I write a lot about life in the shadows. A few weeks ago, an acquaintance with whom I’ve shared years of shallow hello’s, looked me in the eyes and thoughtfully asked me how I was doing. My mind makes up stories all day long and this may be one of those times, but I know she sometimes reads my blog and I’d just written about the pitch black covering my heart. I’m pretty sure she wanted to make sure I wasn’t going home to party with some carbon monoxide. ALL of that business to say that the darkest of the dark is apparent to me on most days, but there absolutely has to be pitch black in order to see the brightest light.
The gifts that I’ve received in the last 48 hours are some of the most twinkly lights I’ve seen in a while and might not seem like probably wouldn’t seem like gifts to some. But if you could sit on my couch for 7 days, you might begin to understand. You’d have to bring your own food and water because when I’m telling the story, I forget that people need to eat. But If we could camp out, you’d understand how extra cable boxes and gifted Christmas tickets, lamp shades and chairs, new winter coats and trimmed window boxes each contain the wonder of Christmas morning to me.
Even the pitch days hold gifts if we choose to see them and accept them.
Here’s where my week comes together with all the magic of the 25th. Tuesday evening, we went to my son’s Christmas musical, the lady in front of me, bought the tickets for my entire family. What? Who does that? ….all kinds of twisted guilt.
If that wasn’t enough, a very good friend had arrived early and saved fantastic seats for my entire family – if you’re kids are in my school district, you understand.

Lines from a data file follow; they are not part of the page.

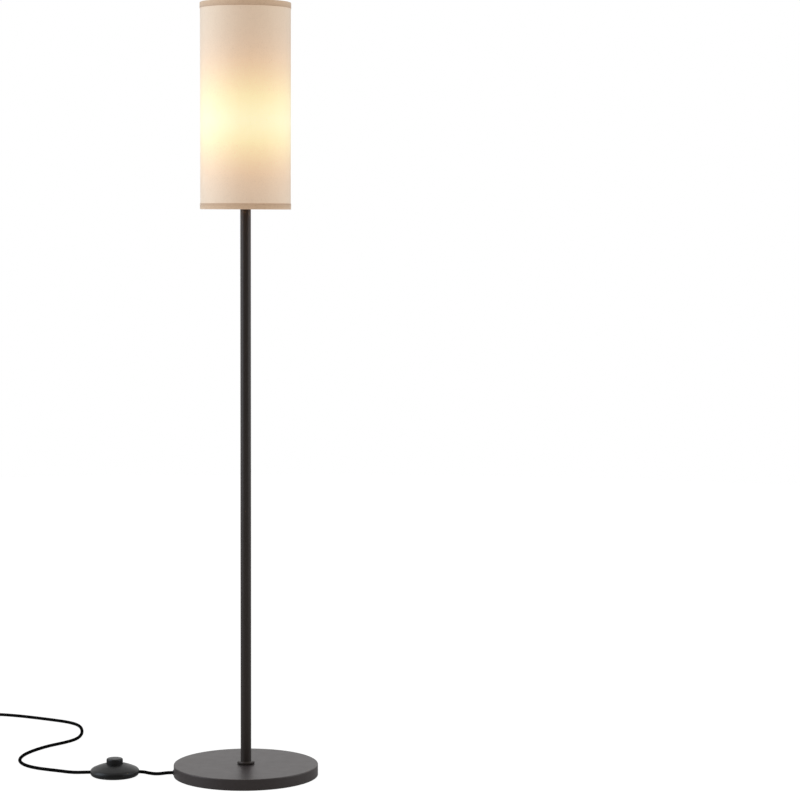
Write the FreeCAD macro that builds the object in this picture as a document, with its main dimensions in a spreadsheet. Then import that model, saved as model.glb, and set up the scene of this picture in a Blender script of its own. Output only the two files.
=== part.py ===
import FreeCAD, Part
import math
import os
import re

from Sketcher import Constraint

# Column floor lamp: a drum shade on a tube pole, a round weighted foot, and a foot switch on its cord.
# Origin: centre of the foot on the floor. +Z is up, the cord leaves towards -X. Millimetres.

SIZES = [
    # foot
    ("base_dia", 300, "outside of the round foot"),
    ("base_height", 24, "floor to the top face of the foot"),
    ("base_wall", 1.2, "sheet of the spun cover"),
    ("fit_side", 0.3, "bottom plate to the cover, per side"),
    ("base_round", 1.6, "rounding of the cover's top edge"),
    ("rim_lift", 1, "floor to the cover's lower rim"),
    ("pad_inset", 8, "foot's outside to the non-slip ring"),
    ("pad_band", 24, "width of the non-slip ring"),
    ("pad_thick", 1.5, "non-slip ring"),
    ("plate_thick", 1, "bottom plate"),
    ("weight_thick", 9, "cast disc"),
    ("weight_gap", 0.2, "disc to the cover, all round"),
    ("screw_count", 3, "bottom plate's screws"),
    ("screw_aside", 18, "non-slip ring's bore to the centres of the bottom plate's screws"),
    ("screw_dia", 4, "bottom plate's screws"),
    ("screw_head_dia", 8, "bottom plate's screws"),
    ("screw_head", 1.1, "height of their heads"),
    ("screw_bite", 4, "depth that a screw goes into the disc"),
    ("spacer_dia", 10, "tubes between plate and disc"),
    # threaded rod at the centre, and what it clamps
    ("rod_dia", 10, "threaded tube"),
    ("rod_bore", 7, "its bore, for the wires"),
    ("thread_gap", 0.05, "between a thread and its nut, per side"),
    ("rod_tail", 0.5, "rod past its nut"),
    ("washer_dia", 30, "flat washer"),
    ("washer_thick", 1.5, "flat washer"),
    ("lock_dia", 18, "toothed lock washer"),
    ("lock_thick", 0.8, "toothed lock washer"),
    ("nut_flats", 17, "across the flats"),
    ("nut_height", 4, "clamping nut"),
    # pole
    ("pole_dia", 22, "outside of the tube"),
    ("pole_wall", 1, "tube wall"),
    ("section_length", 408, "each of the three pole sections"),
    ("bush_length", 14, "threaded plug in each tube end"),
    ("bush_gap", 0.04, "plug to tube, per side"),
    ("rod_setback", 2, "rod end inside a plug"),
    ("collar_dia", 36, "ring at the pole's foot"),
    ("collar_height", 6.5, "ring at the pole's foot"),
    ("collar_round", 3, "its bead"),
    ("collar_gap", 0.1, "ring to pole, per side"),
    # lamp holder
    ("cap_dia", 34, "lower cup of the holder"),
    ("cap_wall", 1.6, "cup wall"),
    ("cap_floor", 3, "cup floor, threaded"),
    ("cap_height", 20, "cup"),
    ("flange_dia", 44, "collar that the shade fitter rests on"),
    ("flange_thick", 2.5, "that collar"),
    ("barrel_dia", 33, "threaded outside of the holder"),
    ("barrel_length", 28, "from the flange up"),
    ("spigot_depth", 7, "body inside the cup"),
    ("terminal_height", 5, "brass terminal blocks"),
    ("terminal_width", 6, "brass terminal blocks"),
    ("terminal_gap", 1.6, "between the two terminals"),
    ("holder_floor", 5.4, "flange's underside to the floor under the bulb"),
    ("shell_bore", 26.9, "inside of the brass screw shell"),
    ("shell_wall", 0.4, "brass"),
    ("contact_thick", 0.4, "centre contact"),
    ("contact_rise", 1.6, "centre contact above the holder's floor"),
    ("nut_ring_dia", 46, "fitter's ring nut"),
    ("nut_ring_height", 8, "fitter's ring nut"),
    ("nut_ring_ribs", 24, "finger grooves"),
    ("rib_dia", 2.4, "finger groove"),
    ("running_gap", 0.3, "between faces that turn or slide on each other"),
    # bulb
    ("bulb_dia", 60, "globe"),
    ("bulb_length", 108, "overall"),
    ("bulb_cap_dia", 26, "screw cap"),
    ("bulb_cap_height", 21, "screw cap"),
    ("bulb_tip_dia", 9, "centre contact"),
    ("bulb_tip", 1.2, "centre contact's height"),
    ("bulb_glass", 5, "contact end to the cap's lower edge"),
    ("bulb_body_height", 34, "housing between cap and diffuser"),
    ("bulb_neck_dia", 32, "housing just above the cap"),
    ("bulb_wall", 1.4, "diffuser and housing"),
    # shade
    ("shade_dia", 185, "outside of the linen"),
    ("shade_height", 420, "with its hems"),
    ("fitter_drop", 95.8, "fitter ring's underside down to the shade's lower edge"),
    ("linen_thick", 0.8, "cloth"),
    ("liner_thick", 0.4, "stiff film that the cloth is glued to"),
    ("glue_gap", 0.05, "between glued layers"),
    ("hem_height", 12, "bias tape, outside"),
    ("hem_inside", 8, "bias tape, inside"),
    ("hem_thick", 0.6, "bias tape"),
    ("wire_dia", 3, "frame wire"),
    ("wire_gap", 0.15, "wire to the layers round it"),
    ("arm_count", 3, "fitter arms"),
    ("arm_dia", 2.6, "fitter arms"),
    ("fitter_ring_dia", 52, "centre ring of the fitter"),
    ("fitter_ring_thick", 2, "centre ring of the fitter"),
    ("arm_slot", 6, "slot in the lower hem for each arm"),
    # mains lead
    ("cord_dia", 7, "round sheathed lead"),
    ("cord_lift", 0.1, "under the lead"),
    ("lead_clear", 0.4, "lead above the bottom plate"),
    ("grommet_body", 9.4, "in the rim's notch"),
    ("grommet_flange", 11.4, "each side of the rim"),
    ("flange_depth", 1.2, "of the grommet"),
    ("grommet_slack", 0.2, "each flange to the rim"),
    ("conductor_dia", 2.2, "insulated conductors in the pole"),
    ("conductor_pitch", 2.6, "between the two conductors"),
    ("conductor_bend", 6, "their bend into the rod"),
    ("lead_end", 24, "sheath stops this far from the axis"),
    ("clamp_place", 54, "lead clamp, centre, from the axis"),
    ("clamp_length", 12, "along the lead"),
    ("clamp_width", 14, "across the lead"),
    ("clamp_ear", 10, "screw ear"),
    ("clamp_screw_dia", 3, "its screw"),
    # foot switch
    ("switch_place", 272, "its centre from the pole's axis"),
    ("switch_dia", 102, "rim"),
    ("switch_foot", 85, "flat underside"),
    ("switch_height", 27, "floor to the top of the dome"),
    ("switch_rim", 9, "floor to the parting line"),
    ("switch_wall", 2, "housing"),
    ("switch_seam", 0.2, "parting line"),
    ("rim_round", 9, "rounding of the cover above the parting line"),
    ("rim_angle", 64, "degrees that this rounding turns through before the flatter crown"),
    ("bowl_arc", 8.2, "curve of the underside"),
    ("switch_pad_dia", 10, "rubber feet"),
    ("switch_pad_thick", 1.5, "rubber feet"),
    ("switch_pad_count", 3, "rubber feet"),
    ("switch_pad_circle", 30, "radius that the feet lie on"),
    ("button_dia", 34, "foot button"),
    ("button_top", 38, "floor to its top face"),
    ("button_round", 3, "edge of its top"),
    ("button_wall", 2, "button"),
    ("button_lip", 1.6, "flange that keeps it in"),
    ("lip_drop", 1, "flange below the dome's inner edge"),
    ("button_travel", 4, "down"),
    ("block_long", 28, "switching block, along the lead"),
    ("block_wide", 18, "switching block"),
    ("block_height", 7, "switching block"),
    ("stem_dia", 6, "button's stem"),
    ("spring_dia", 13, "mean of the return spring"),
    ("spring_wire", 1, "return spring"),
    ("spring_turns", 5, "return spring"),
    ("post_count", 3, "screw posts"),
    ("post_circle", 33, "radius that the screw posts lie on"),
    ("post_dia", 7, "screw posts"),
    ("post_screw_dia", 3, "housing screws"),
    ("post_screw_length", 9, "their shanks"),
    ("post_head_dia", 6, "their heads"),
    ("post_head", 1, "their heads"),
    ("bush_dia", 9.2, "rubber bush where the lead enters the switch"),
    ("bush_depth", 9, "that bush, along the lead"),
    ("bush_setback", 6, "bush inside the rim"),
    # put-away lead and its plug
    ("coil_x", -636, "coil centre"),
    ("coil_y", 696, "coil centre"),
    ("coil_radius", 48.8, "outermost turn"),
    ("coil_pitch", 7.6, "turn to turn, and layer to layer"),
    ("coil_layer_turns", 2.5, "turns in the lower layer, and again in the upper"),
    ("coil_climb", 0.5, "share of a turn in which it climbs"),
    ("strap_thick", 1, "tie round the coil"),
    ("strap_width", 10, "tie round the coil"),
    ("strap_slack", 0.25, "tie to the coil, all round"),
    ("plug_aside", 37, "coil's outermost turn to the plug's axis"),
    ("plug_ahead", 30, "coil centre to the sleeve's narrow end"),
    ("plug_length", 32, "body"),
    ("plug_width", 25, "body"),
    ("plug_height", 14, "body"),
    ("plug_round", 4, "body's long edges"),
    ("relief_length", 30, "tapered sleeve behind the plug"),
    ("relief_big", 12.4, "its wide end"),
    ("relief_small", 8.8, "its narrow end"),
    ("relief_ribs", 6, "its ribs"),
    ("relief_groove", 0.8, "depth between the ribs"),
    ("relief_rib_share", 0.6, "rib's share of its pitch"),
    ("blade_length", 17, "flat pins"),
    ("blade_width", 6.4, "flat pins"),
    ("blade_thick", 1.5, "flat pins"),
    ("blade_pitch", 12.7, "pin to pin"),
    ("blade_hole_dia", 3.2, "hole in each pin"),
    ("blade_hole_end", 4.25, "hole's centre to the pin's tip"),
]

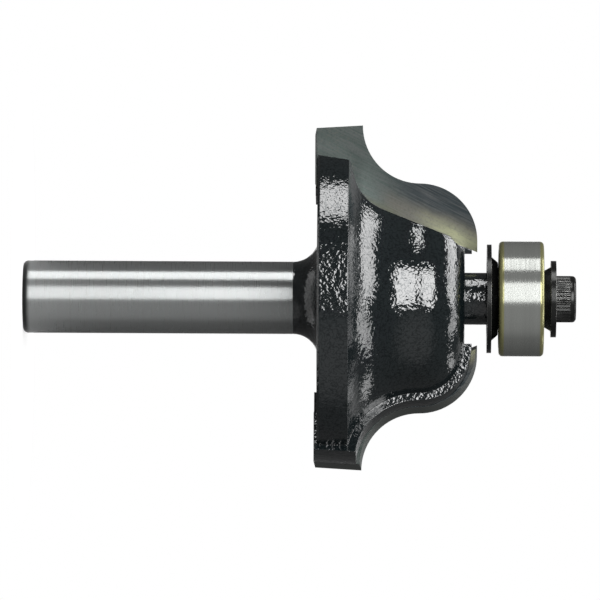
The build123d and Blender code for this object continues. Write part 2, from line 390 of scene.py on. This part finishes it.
@dataclass(frozen=True)
class Floor:
    """A plain pale disc of floor under the shank's end."""

    radius: float = 25 * MM
    corners: int = 96
    colour: float = 0.75
    mottling: float = 1.04             # how much lighter its pale patches are
    patches: float = 60.0              # patches per metre
    lifted: float = 0.65               # light of the white background on it, for the camera
    mirrored: float = 0.05             # the same, for mirrors and glass

    def build(self) -> None:
        """Makes the floor and its material."""
        bpy.ops.object.select_all(action="DESELECT")
        bpy.ops.mesh.primitive_circle_add(vertices=self.corners, radius=self.radius,
                                          fill_type="NGON")
        floor = bpy.context.object
        floor.name = "floor"
        material = bpy.data.materials.new("pale_floor")
        material.use_nodes = True
        material.node_tree.nodes.clear()
        graph = Graph(material.node_tree)
        diffuse = graph.add("ShaderNodeBsdfDiffuse")
        graph.put(diffuse, "Color", graph.mix(
            graph.noise(graph.place(), self.patches), grey(self.colour),
            grey(self.colour * self.mottling)))
        seen, mirrored = graph.background_rays()
        glow = graph.add("ShaderNodeEmission")
        graph.put(glow, "Strength", graph.math(
            "ADD", graph.math("MULTIPLY", seen, self.lifted),
            graph.math("MULTIPLY", mirrored, self.mirrored)))
        both = graph.add("ShaderNodeAddShader")
        graph.put(both, 0, diffuse.outputs[0])
        graph.put(both, 1, glow.outputs[0])
        output = graph.add("ShaderNodeOutputMaterial")
        graph.put(output, "Surface", both.outputs[0])
        floor.data.materials.append(material)


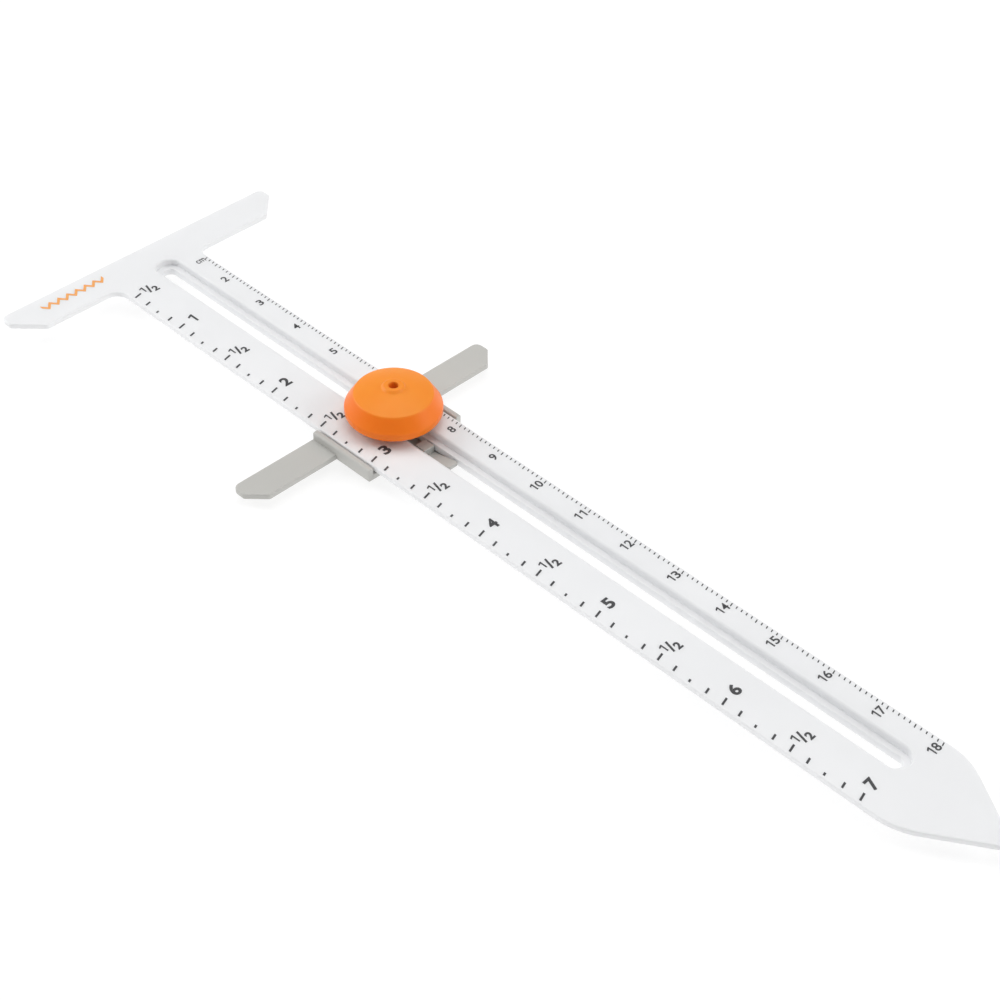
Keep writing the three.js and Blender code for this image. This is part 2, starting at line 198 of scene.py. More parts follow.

On Wednesday, while my husband stayed home with my son, a friend of his stopped by to check out our water pump issue discovered by the chatty cable guy. The friend offered to fix it for the cost of parts because my husband has referred him some new customers in the last couple of months……frays of guilt.
I drove south to have lunch with my friend. The birthday girl bought me lunch, guilt can come in crumbs if you let it.
After lunch, we made our way to the GW chic boutique and looking back and something changed in me.
The sweet miraculous was evident to me that day, because every thing I found was an answer to a very specific prayer. I don’t believe in silly prayers, but if I did, the prayers for these things could be shoved in the, you’ve-got-to-be-kidding-me file. .
A new chair that met all of my criteria (alone, worthy of it’s own Hallmark Miracle Movie), a sweater that will put the Ho,Ho,Ho into my holiday wardrobe, a lampshade to finish my entryway, and the most fabulous like new Lands End coat.
I could have schlepped around Indy in holiday traffic, used an entire tank of gas, been frustrated to tears and not found even one of these items, I know this from painful experience. But instead, I stood in the line with my dear friend, in my favorite store, after 30 minutes and left with all of these lovelies for about the same price as several lampshades I’ve eyed at Target.
Tell me that God doesn’t answer prayers specifically. But peeps, beyond the haul loaded into my van, was the change inside of me. It was the first time I’ve left the GWB without feeling guilty, and I’m a frequent shopper. There was all the wonder of Christmas morning in my soul as I drove home and actually enjoyed the treasures that I believe were placed there just for me.
I woke up yesterday to another gift. A two-hour delay. Before you think that I just adore having my children home for two extra hours the week before Christmas break, you should know that I view it as a gift, because I’m choosing to, not because it’s my first happy thought when I see the yellow traffic light on the school website.
It’s a gift, because I opened my hands to receive it. A gift, because it gave me time to get words out of my head. A gift, because my people were well rested. A gift that slowed down life for two hours in the middle of the madness we’ve created for ourselves in distorting this season.
Ann also said, when we have an agenda for God, we can’t see the gifts from God.
My must-have list, of what I think I need for life to roll like I want, is being shredded daily.
I’m learning to receive what he’s gifting me and offering back my must-have’s as a gift to him.
In an attempt to fight materialism we spent a lot of time talking about the fact that Christmas isn’t about the gifts.
But it IS.
Because receiving the gifts represents the meaning of the First Christmas. I haven’t figured this all out yet, but I think we’ve neglected to balance the belief that the greatest is in the giving.
Sure, giving takes our eyes off from our own selves, and most certainly, if God wouldn’t have offered his son we wouldn’t even be having this discussion, but equally as important is the fact that we have to receive the gift. When we teach our children to give, give, give and never to receive gracefully, we’re teaching them that they are the only one with something to offer, I should know. Our attempts to teach them selflessness get tossed like the wrapping paper at noon.
I’ve spent the entire length of my parenting with an internal battle raging between my desire to help my children focus on what matters and the understanding that what I was doing wasn’t working. I believe the reason it wasn’t working was because I’d never learned to receive. I’ve tried to teach them to not expect things when I should have been teaching them how to receive unexpected things.
Only when we receive a gift gracefully, with honest appreciation, and no disclaimers or guilt, do we begin to have something to give. We have to learn open our eyes to the wonder of gifts woven into each moment. It’s what I’m hoping to change about Christmas this year.
What’s going to be different about your Christmas? Do you receive gifts well? Could you offer some insight on giving or receiving?